The US Supreme Court has agreed to hear Fisher v. University of Texas, a case about the use of race as a factor in college admissions. Although the court will examine a unique admissions system, wherein the bulk of students are admitted under a race-blind admissions program called the Top 10 Percent Plan, most commentators are framing the issues broadly and speculating that the Court could use this case to mark the end of affirmative action in college admissions.

This case means that race and the educational achievement gap are going to be all over the news and the subject of public discourse dressed up as a violent turf war. As a result, many aspects of this case and affirmative action in general may be misconstrued. It is worthwhile to clarify certain points regarding Fisher in order to have effective public discourse.

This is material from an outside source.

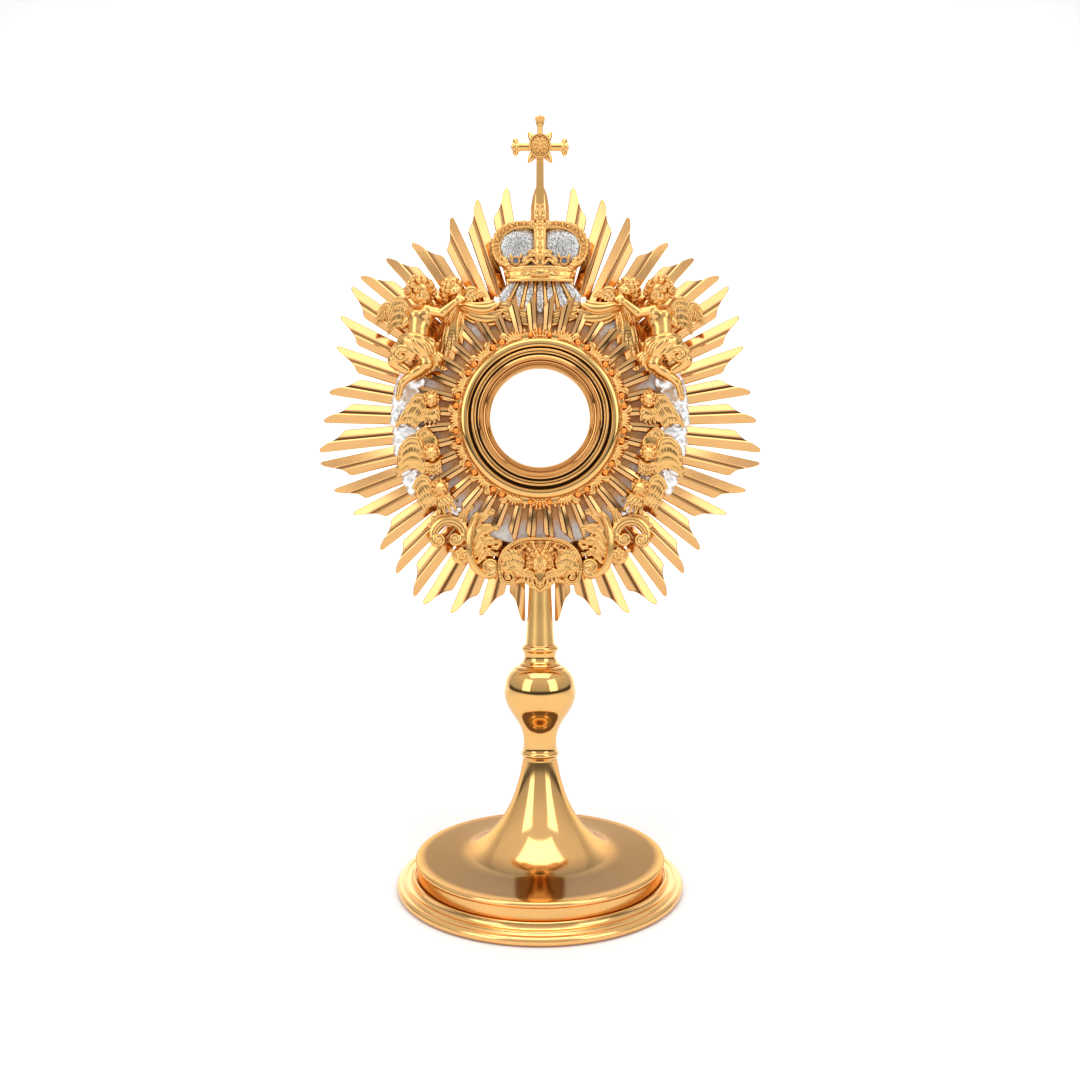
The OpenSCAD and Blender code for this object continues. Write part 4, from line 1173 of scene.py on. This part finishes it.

The Beginning of Affirmative Action

The term “affirmative action” emerged in 1961 as part of President John F. Kennedy’s Executive Order 10925, which addressed discrimination and segregation in the workplace. Three years later, the Civil Rights Act of 1964 addressed discrimination and segregation in the context of education, effectuating Brown v. Board of Education by withholding funds from public schools and federally assisted programs that failed to devise effective desegregation plans. Although the Act did not employ the specific term affirmative action, it developed the concept of affirmative action policy by acknowledging that proactive steps were necessary to comport with new laws. As President Lyndon B. Johnson elaborated in 1965:

You do not wipe away the scars of centuries by saying: Now you are free to go where you want, and do as you desire, and choose the leaders you please. You do not take a person who, for years, has been hobbled by chains and liberate him, bring him up to the starting line of a race and then say, “you are free to compete with all the others,” and still justly believe that you have been completely fair … This is the next and the more profound stage of the battle for civil rights.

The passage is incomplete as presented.